- Exercise brief -
Begin with the line that contains "clear_casing();" and continue down through the line that contains "obj.matrix_parent_inverse = Matrix.Identity(4)"; reproduce those lines exactly and only those.

- Data supplied -
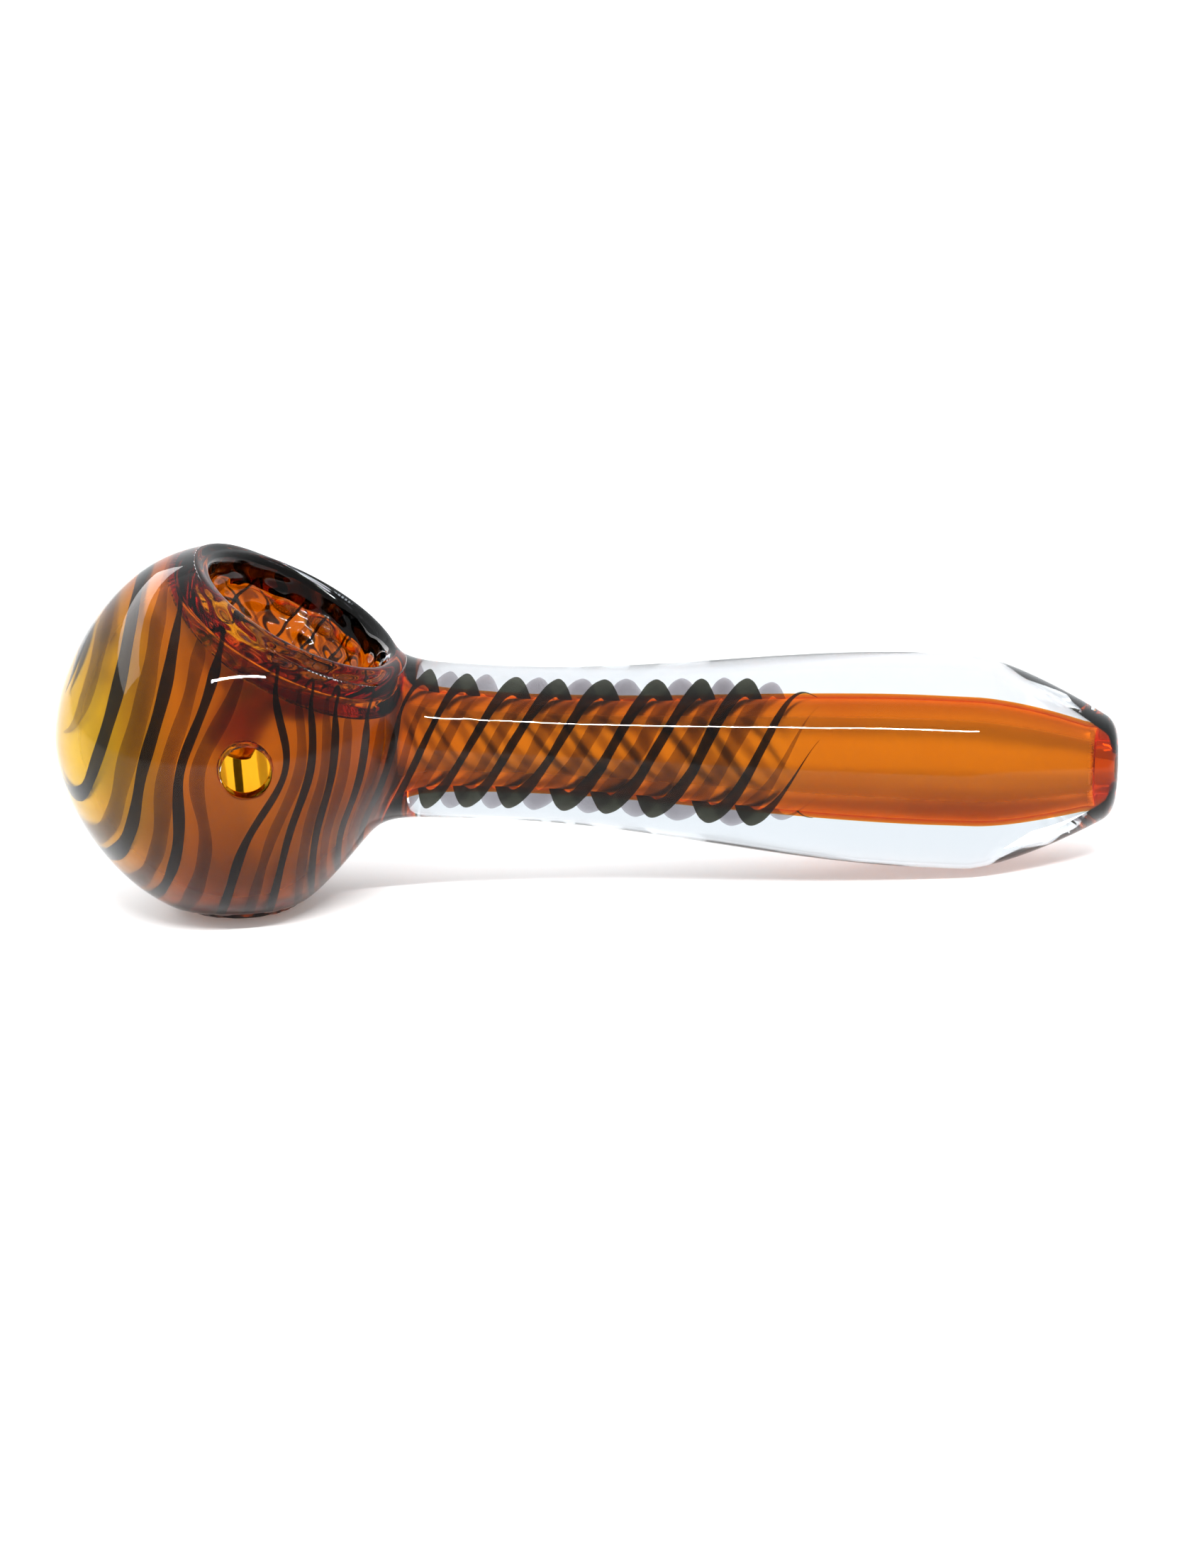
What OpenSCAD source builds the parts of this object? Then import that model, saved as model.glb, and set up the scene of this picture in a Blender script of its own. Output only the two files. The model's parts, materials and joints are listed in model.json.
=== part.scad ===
/* [Head] */
// Radius of the head at its widest
head_r = 19.5; // [18:0.5:21]
// Half height of the head's full form, before the foot and the bowl cut it
head_half_h = 21.6; // [21:0.2:23]
// Radius of the low crown round the rim
crown_r = 20.4; // [20:0.1:20.8]
// Roundness of the head: 2 is an ellipse and less gives straighter shoulders
head_power = 1.75; // [1.6:0.05:2]
// Height of the head's centre above the flat foot
head_z = 19.3; // [19:0.1:20]
// Radius of the flat face that the head stands on
foot_r = 7.2; // [6.5:0.1:7.8]

/* [Bowl] */
// Radius of the bowl's mouth
bowl_r = 10.5; // [9.5:0.25:11]
// Distance from the head's centre to the crest of the rim
rim_reach = 15.8; // [15.5:0.1:16.2]
// Lean of the bowl towards the mouthpiece, in degrees
bowl_lean = 30; // [26:1:33]
// Lean of the bowl towards the side with the carb hole, in degrees
bowl_roll = 6.6; // [0:0.6:9]
// Radius of the rounded crest of the rim
lip_r = 0.85; // [0.7:0.05:1]
// Radius of the hole through the bottom of the bowl
bowl_hole_r = 1.9; // [1.5:0.1:2.2]
// How far past the head's centre the bowl's drawn nipple ends
nipple_past = 2; // [1:0.5:3]

/* [Carb hole] */
// Radius of the carb hole
carb_r = 2.7; // [2:0.1:3]
// Height of the carb hole above the head's centre
carb_up = 0.6; // [0:0.2:1.2]
// Turn of the carb hole towards the mouthpiece, in degrees
carb_turn = 4.3; // [0:0.5:8]

/* [Stem] */
// Distance from the head's centre to the tip of the mouthpiece
stem_len = 94.9; // [92:0.5:100]
// Radius of the neck, just past the head
neck_r = 8.3; // [8:0.1:9]
// Radius of the bulge that the stem rests on
bulge_r = 11.6; // [11:0.2:12.2]
// Distance from the head's centre to the bulge
bulge_at = 75; // [73:0.5:76]
// Radius of the mouthpiece before its rounded tip
tip_r = 6.1; // [5.8:0.1:6.4]
// Radius of the hole in the mouthpiece
mouth_hole_r = 2; // [1.6:0.1:2.2]

/* [Glass layers] */
// Thickness of the clear glass round the head
clear_wall = 2.2; // [2.2:0.1:2.5]
// Thickness of the amber glass in the head
amber_wall = 0.6; // [0.4:0.1:0.9]
// Thickness of the clear glass inside the bowl
bowl_clear = 1.5; // [1.3:0.1:1.7]
// Thickness of the amber glass under the bowl
bowl_amber = 0.6; // [0.4:0.1:0.9]
// Outer radius of the amber tube at the neck
amber_tube_r = 3.6; // [3.4:0.1:3.8]
// Thickness of the amber tube in the stem
tube_wall = 0.4; // [0.3:0.1:0.7]

/* [Colour strands] */
// Half width of a black strand
black_half = 0.6; // [0.4:0.1:0.8]
// Half width of a lilac strand
lilac_half = 0.9; // [0.6:0.1:1.1]
// Height of a strand
strand_h = 0.8; // [0.6:0.1:0.9]
// Distance from the head's centre at which the strands end in the stem
strand_end = 62; // [50:1:64]

/* [Hidden] */
$fn = 64;

// Layer 0 is the outside of the clear glass, 1 is where the amber starts, and 2 is the airway.
head_walls = [0, clear_wall, clear_wall + amber_wall];
foot_walls = [0, 2.6, 2.6 + amber_wall];
bowl_walls = [0, bowl_clear, bowl_clear + bowl_amber];
nipple_radii = [bowl_hole_r, bowl_hole_r + 0.45, bowl_hole_r + 0.95];

// The stem slopes down so that its bulge rests on the same surface as the foot.
stem_drop = asin((head_z - bulge_r) / bulge_at);

// The neck's flare: where it starts, and how much wider it is 8 mm nearer the head.
flare_from = [22, 21, 20.5];
flare_rise = [3.3, 5.6, 5.2];
flare_starts_at = 13;

// The end of each layer in the mouthpiece.
layer_end = [stem_len, stem_len - 0.5, stem_len - 3.4];
tip_round = 2.7;
tip_angle = 30;
far = 40;

// The strands: turns made by each distance from the head's centre, and each one's share of a turn.
strand_turns = [[-19, -0.6], [7.3, 1], [15, 2], [29, 3], [63, 5.15]];
black_phases = [0, 0.32, 0.7];
lilac_phases = [0.18, 0.49, 0.87];
strand_gap = 0.15;
strand_joins_stem = 16.5;
rim_guard = 50;
hole_guard = carb_r + 0.9;
hole_spread = 6;
strand_slant = 0.13;

function smooth_step(from, to, v) = (1 - cos(180 * min(max((v - from) / (to - from), 0), 1))) / 2;

// Radius of the plain stem at distance u: a slow rise to the bulge, then a quick taper to the tip.
taper_from = bulge_at + 4;
taper_to = stem_len - tip_round + tip_round * sin(tip_angle);
taper_end_r = tip_r - tip_round + tip_round * cos(tip_angle);

function stem_body_r(u) =
    neck_r + (bulge_r - neck_r) * smooth_step(29, bulge_at, u)
    - (bulge_r - taper_end_r) * pow(max(u - taper_from, 0) / (taper_to - taper_from), 1.4);

function flare(layer, u) = flare_rise[layer] * pow(max(flare_from[layer] - u, 0) / 8, 2.2);

function amber_body_r(u) = max(3.3, amber_tube_r + 0.35 * (stem_body_r(u) - neck_r));

function stem_layer_r(layer, u) = flare(layer, u) + (
    layer == 0 ? stem_body_r(u) : layer == 1 ? amber_body_r(u) : amber_body_r(u) - tube_wall);

// Distance from the head's centre to a layer of the head's form, along a unit direction.
function head_reach(layer, across, up) = min(crown_r - head_walls[layer], pow(
    pow(abs(across) / (head_r - head_walls[layer]), head_power)
    + pow(abs(up) / (head_half_h - head_walls[layer]), head_power), -1 / head_power));

module head_form(layer) {
    floor_z = foot_walls[layer];
    foot_edge = layer == 0 ? foot_r : 5.5;
    side = [for (a = [0:7.5:145])
        let (reach = head_reach(layer, sin(a), cos(a)), z = head_z + reach * cos(a))
        if (z > floor_z + 1.2) [reach * sin(a), z]];
    rotate_extrude()
        polygon(concat(side, [
            [foot_edge + 1.5, floor_z + 1.05], [foot_edge + 0.4, floor_z + 0.8],
            [foot_edge + 0.25, floor_z + 0.25], [foot_edge, floor_z], [0, floor_z]]));
}

// Turns a shape drawn along +Z at the origin to lie along the stem, from the head's centre.
module along_stem() {
    translate([0, 0, head_z]) rotate([0, 90 + stem_drop, 0]) children();
}

module along_bowl() {
    translate([0, 0, head_z]) rotate([bowl_roll, 0, 0]) rotate([0, bowl_lean, 0]) children();
}

module stem_form(layer) {
    tip = layer == 0
        ? [for (a = [tip_angle:18:120])
            [tip_r, stem_len] + tip_round * [cos(a) - 1, sin(a) - 1]]
        : [[stem_layer_r(layer, layer_end[layer] - 0.8), layer_end[layer] - 0.8],
           [mouth_hole_r + 0.4, layer_end[layer]]];
    side_end = tip[0][1] - 0.6;
    neck_side = [for (u = [flare_starts_at:1.5:28]) [stem_layer_r(layer, u), u]];
    stem_side = [for (u = [30:3:taper_from]) [stem_layer_r(layer, u), u]];
    taper_side = [for (u = [taper_from + 1.5:1.5:side_end]) [stem_layer_r(layer, u), u]];
    along_stem()
        rotate_extrude()
            polygon(concat([[0, flare_starts_at]], neck_side, stem_side, taper_side, tip,
                [[0, tip[len(tip) - 1][1]]]));
}

// What the bowl takes out of a layer: its cup, its nipple and, on the outside, all above the rim.
module bowl_form(layer) {
    lip = [bowl_r + lip_r, rim_reach - lip_r];
    crest = [for (a = [180:-20:60]) lip + lip_r * [cos(a), sin(a)]];
    along_bowl() {
        translate([0, 0, rim_reach + 0.5]) sphere(r = bowl_r + bowl_walls[layer]);
        translate([0, 0, -nipple_past]) cylinder(r = nipple_radii[layer], h = nipple_past + 10);
        if (layer == 0)
            rotate_extrude()
                polygon(concat([[0, far], [0, lip[1]]], crest, [
                    [lip[0] + 1.3, rim_reach - 0.3], [lip[0] + 3.3, rim_reach - 0.2],
                    [lip[0] + 4, rim_reach + 0.6], [lip[0] + 4, far]]));
    }
}

// The solid that lies inside a layer, with the bowl pushed into it.
module layer_form(layer) {
    difference() {
        union() {
            head_form(layer);
            stem_form(layer);
        }
        bowl_form(layer);
    }
}

module carb_drill() {
    translate([0, 0, head_z + carb_up]) rotate([90, 0, carb_turn])
        translate([0, 0, 12]) cylinder(r = carb_r, h = 12);
}

module mouth_drill() {
    along_stem() translate([0, 0, layer_end[2] - 1]) cylinder(r = mouth_hole_r, h = 8);
}

module bowl_drill() {
    along_bowl() translate([0, 0, -nipple_past - 1]) cylinder(r = bowl_hole_r, h = nipple_past + 10);
}

// Directions of the stem in the part's frame: along it, to the carb side, and upwards.
stem_x = [cos(stem_drop), 0, -sin(stem_drop)];
stem_y = [0, -1, 0];
stem_z = [sin(stem_drop), 0, cos(stem_drop)];
bowl_dir = [sin(bowl_lean), -cos(bowl_lean) * sin(bowl_roll), cos(bowl_lean) * cos(bowl_roll)];

function unit(v) = v / norm(v);
function ring_dir(turn) = stem_y * cos(360 * turn) + stem_z * sin(360 * turn);

// Moves a direction on the carb side away from the hole, so that a strand bows round it.
function past_hole(d) =
    let (reach = head_r - clear_wall,
         across = (d[0] - sin(carb_turn)) * reach,
         up = d[2] * reach - carb_up,
         off = across - strand_slant * up,
         push = hole_guard * exp(-pow(up / hole_spread, 2) - abs(off) / hole_spread))
    d[1] > -0.3 ? d : unit(d + [off / norm([off, 0.6]) * push / reach, 0, 0]);

function strand_spot_on_head(d, lift) =
    let (reach = head_reach(1, norm([d[0], d[1]]), d[2]),
         floor_reach = d[2] < -0.3 ? (head_z - foot_walls[1]) / -d[2] : far)
    [0, 0, head_z] + d * (min(reach, floor_reach) + lift);

// One station of a strand: [its spot, its outward direction, whether it is clear of the bowl's rim].
function head_station(angle, phase, lift) =
    let (u = head_r * cos(angle),
         turn = lookup(u, strand_turns) - phase,
         d = past_hole(stem_x * cos(angle) + ring_dir(turn) * sin(angle)))
    [strand_spot_on_head(d, lift), d, acos(d * bowl_dir) > rim_guard];

function stem_station(u, phase, lift) =
    let (d = ring_dir(lookup(u, strand_turns) - phase))
    [[0, 0, head_z] + stem_x * u + d * (stem_layer_r(1, u) + lift), d, true];

function stations(phase) =
    let (join_angle = atan(stem_layer_r(1, strand_joins_stem) / strand_joins_stem),
         head_turns = lookup(strand_joins_stem, strand_turns) - strand_turns[0][1],
         first_angle = 170,
         head_steps = 150,
         stem_steps = 46)
    concat(
        [for (i = [0:head_steps - 1]) head_station(
            first_angle + (join_angle - first_angle) * i / head_steps, phase, strand_gap)],
        [for (i = [0:stem_steps]) stem_station(
            strand_joins_stem + (strand_end - strand_joins_stem) * i / stem_steps, phase, strand_gap)]);

// The corners of a strand's section at station i: flat underneath and narrower on top.
function section(path, i, first, last, half) =
    let (behind = path[max(i - 1, first)][0],
         ahead = path[min(i + 1, last)][0],
         out = path[i][1],
         side = unit(cross(unit(ahead - behind), out)),
         size = min(1, 0.35 + 0.2 * min(i - first, last - i)))
    [for (c = [[-1, 0], [1, 0], [0.65, 1], [-0.65, 1]])
        path[i][0] + side * c[0] * half * size + out * c[1] * strand_h * size];

module strand_run(path, first, last, half) {
    points = [for (i = [first:last]) for (p = section(path, i, first, last, half)) p];
    rings = last - first;
    sides = [for (i = [0:rings - 1]) for (k = [0:3])
        let (a = 4 * i + k, b = 4 * i + (k + 1) % 4)
        for (corners = [[a, b, b + 4], [a, b + 4, a + 4]]) corners];
    e = 4 * rings;
    polyhedron(points, concat([[2, 1, 0], [3, 2, 0]], sides, [[e, e + 1, e + 2], [e, e + 2, e + 3]]));
}

// A strand is a run of stations wherever it is clear of the bowl's rim.
module strand(phase, half) {
    path = stations(phase);
    count = len(path);
    firsts = [for (i = [0:count - 1]) if (path[i][2] && (i == 0 || !path[i - 1][2])) i];
    lasts = [for (i = [0:count - 1]) if (path[i][2] && (i == count - 1 || !path[i + 1][2])) i];
    for (k = [0:len(firsts) - 1])
        if (lasts[k] - firsts[k] > 3) strand_run(path, firsts[k], lasts[k], half);
}

module black_strand(i) { color("black") strand(black_phases[i], black_half); }
module lilac_strand(i) { color("thistle") strand(lilac_phases[i], lilac_half); }

module clear_casing() {
    color("lightcyan", 0.35)
        difference() {
            layer_form(0);
            layer_form(1);
            bowl_drill();
            carb_drill();
            mouth_drill();
        }
}

module amber_liner() {
    color("orange", 0.7)
        difference() {
            layer_form(1);
            layer_form(2);
            bowl_drill();
            carb_drill();
            mouth_drill();
        }
}

clear_casing();
amber_liner();
black_strand(0);  // black_strand_1
black_strand(1);  // black_strand_2
black_strand(2);  // black_strand_3
lilac_strand(0);  // lilac_strand_1
lilac_strand(1);  // lilac_strand_2
lilac_strand(2);  // lilac_strand_3
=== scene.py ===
# %% [markdown]
# # A layered glass spoon pipe
#
# The pipe is one fused piece of borosilicate glass. It is built here the way that its layers lie: a thick
# clear skin, an amber tube inside it, and six thin rods of black and lilac glass melted on between the two.
# Lengths in this lesson are in millimetres and turn into metres as each mesh is made.

# %% The frame and the tools
import json
import math

import bmesh
import bpy
import numpy as np
from mathutils import Matrix, Vector


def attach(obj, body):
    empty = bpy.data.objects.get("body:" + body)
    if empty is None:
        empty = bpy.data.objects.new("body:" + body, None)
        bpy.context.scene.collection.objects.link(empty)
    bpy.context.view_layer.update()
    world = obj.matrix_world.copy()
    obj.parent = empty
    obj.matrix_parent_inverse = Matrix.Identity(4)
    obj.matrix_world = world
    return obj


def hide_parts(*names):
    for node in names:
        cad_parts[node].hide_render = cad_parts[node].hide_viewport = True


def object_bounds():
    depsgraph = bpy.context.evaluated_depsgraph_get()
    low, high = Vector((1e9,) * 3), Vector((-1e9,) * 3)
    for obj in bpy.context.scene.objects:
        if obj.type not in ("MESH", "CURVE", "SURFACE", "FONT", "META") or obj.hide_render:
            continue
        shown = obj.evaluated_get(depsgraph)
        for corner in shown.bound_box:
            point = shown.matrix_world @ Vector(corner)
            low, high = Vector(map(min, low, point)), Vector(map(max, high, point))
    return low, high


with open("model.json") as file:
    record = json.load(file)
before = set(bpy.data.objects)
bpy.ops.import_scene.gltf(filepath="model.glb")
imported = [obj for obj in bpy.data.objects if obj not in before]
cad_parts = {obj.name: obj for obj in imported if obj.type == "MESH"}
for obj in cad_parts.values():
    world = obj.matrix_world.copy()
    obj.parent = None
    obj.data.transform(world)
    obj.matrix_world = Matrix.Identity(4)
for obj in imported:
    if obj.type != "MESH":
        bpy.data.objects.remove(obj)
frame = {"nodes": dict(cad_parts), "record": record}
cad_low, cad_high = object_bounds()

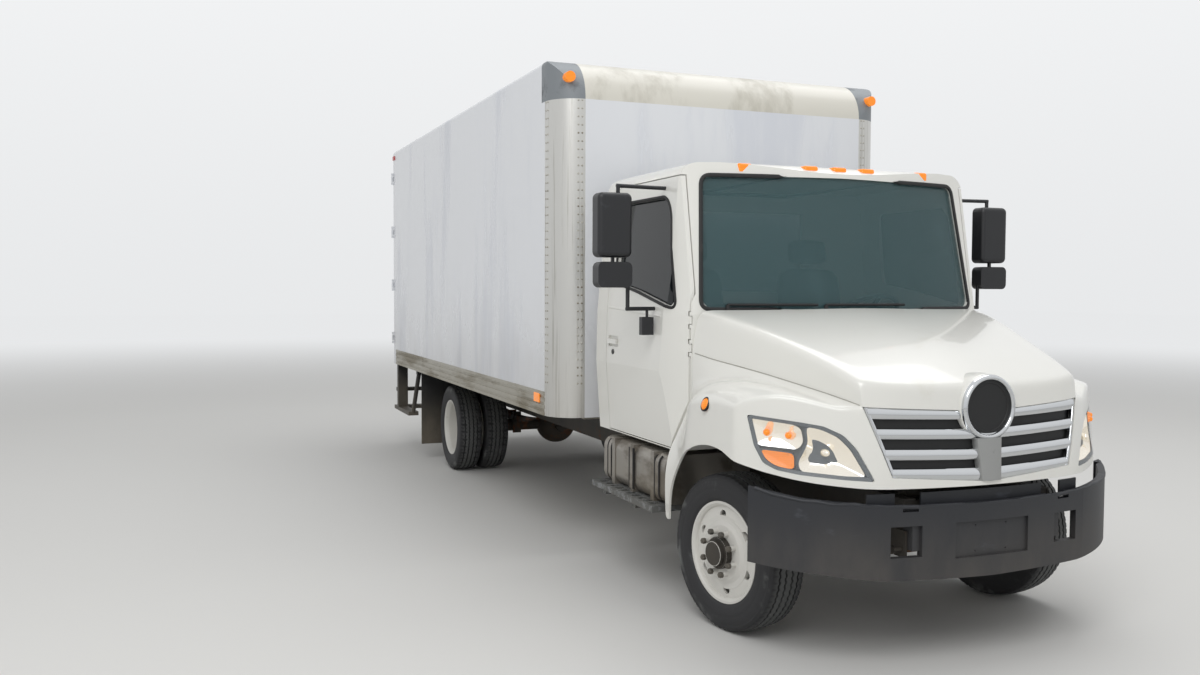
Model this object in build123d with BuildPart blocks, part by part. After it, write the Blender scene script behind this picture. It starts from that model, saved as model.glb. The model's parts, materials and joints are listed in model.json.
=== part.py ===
# Box truck: conventional cab with a tilting hood, ladder frame, dual rear wheels and a van body
# Units are millimetres, +X is the truck's left side, the front faces -Y and the tyres stand on Z = 0
# A station is a distance measured back from the front axle
import os
from math import cos, radians, sin

from build123d import *

# Driving dimensions of the whole vehicle
FRONT_AXLE_Y = -3070
WHEELBASE = 5171
HUB_Z = 402
STEER_ANGLE = 9.7
SIDE = Plane(origin=(0, FRONT_AXLE_Y, 0), x_dir=(0, 1, 0), z_dir=(1, 0, 0))
PLAN = Plane(origin=(0, FRONT_AXLE_Y, 0), x_dir=(1, 0, 0), z_dir=(0, 0, 1))
FRONT = Plane(origin=(0, FRONT_AXLE_Y, 0), x_dir=(1, 0, 0), z_dir=(0, -1, 0))

# Frame
RAIL_X = 430
RAIL_Z = (550, 780)
RAIL_STATIONS = (-800, 6930)
RAIL_WEB = 8
RAIL_FLANGE = 65
CAB_MOUNT_STATIONS = (520, 1400)
HOOD_PIVOT = (-800, 550)
CROSS_MEMBER_STATIONS = (-755, 1380, 2700, 4050, 6050, 6880)

# Running gear
TYRE_R = 402
TYRE_WIDTH = 225
RIM_R = 259
FRONT_TYRE_X = 852
REAR_TYRE_X = (963.5, 709.5)
HUB_FACE_X = 836
KINGPIN_X = 770
STEER_ARM = 150
TIE_ROD_Z = 304
STUD_CIRCLE_R = 110
STUDS = 8
HAND_HOLES = 6
AXLE_HALF_OUTLINE = (
    (0, 300), (360, 300), (560, 350), (660, 372), (770, 372), (770, 432), (640, 432), (540, 410), (340, 375), (0, 375),
)
AXLE_HALF_GROOVE = ((0, 314), (355, 314), (550, 362), (550, 396), (345, 361), (0, 361))
LEAVES = ((700, 470), (560, 456), (430, 442), (300, 428))

# Front bumper
PLATE_Z = 593
PLATE_BOLTS = (178, 121)
BUMPER_HALF_FACE = ((0, 415), (560, 426), (1082, 482), (1082, 838), (900, 798), (560, 768), (0, 757))
BUMPER_WALL = 35
BUMPER_BACK = -866
PLATE_STATION = -885
VALANCE_Z = (738, 812)
VALANCE_X = (488, 620)
VALANCE_INSET = 58

# Cab
CAB_FLOOR_Z = 860
CAB_REAR = 1500
CAB_WALL = 45
CAB_HALF_PROFILE = ((0, 860), (1000, 860), (1030, 1280), (1024, 1600), (950, 2425), (0, 2445))
WINDSHIELD_LEAN = (0, 0.19, 1)
COWL_Z = 1600
DOOR_GAP = 6
DOOR_THICK = 58
DOOR_HINGE = (947, 341)
DOOR_HINGE_SPANS = ((1400, 1440), (1550, 1590))
HINGE_PIN_R = 8
# Angles at which the door's front edge is cut out of the cab, so that it swings free
DOOR_SWEEP = (6, 12, 18, 24, 30, 36, 42, 48, 54, 60, 66, 71)
DOOR_SWEEP_STATIONS = (330, 500)
CAB_ROOF_R = 110
CAB_HEADER_R = 170
CAB_SIDE_POINTS = (
    (700, 2446), (1490, 2420), (CAB_REAR, CAB_FLOOR_Z), (395, CAB_FLOOR_Z), (270, 1290), (270, 1570),
    (120, 1590), (120, 1650), (322, 2424),
)
DOOR_FROM_X = 925
DOOR_OUTLINE = ((470, 872), (455, 890), (344, 1130), (344, 1620), (370, 2352), (1330, 2352), (1330, 872))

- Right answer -
clear_casing();
amber_liner();
black_strand(0);  // black_strand_1
black_strand(1);  // black_strand_2
black_strand(2);  // black_strand_3
lilac_strand(0);  // lilac_strand_1
lilac_strand(1);  // lilac_strand_2
lilac_strand(2);  // lilac_strand_3
=== scene.py ===
# %% [markdown]
# # A layered glass spoon pipe
#
# The pipe is one fused piece of borosilicate glass. It is built here the way that its layers lie: a thick
# clear skin, an amber tube inside it, and six thin rods of black and lilac glass melted on between the two.
# Lengths in this lesson are in millimetres and turn into metres as each mesh is made.

# %% The frame and the tools
import json
import math

import bmesh
import bpy
import numpy as np
from mathutils import Matrix, Vector


def attach(obj, body):
    empty = bpy.data.objects.get("body:" + body)
    if empty is None:
        empty = bpy.data.objects.new("body:" + body, None)
        bpy.context.scene.collection.objects.link(empty)
    bpy.context.view_layer.update()
    world = obj.matrix_world.copy()
    obj.parent = empty
    obj.matrix_parent_inverse = Matrix.Identity(4)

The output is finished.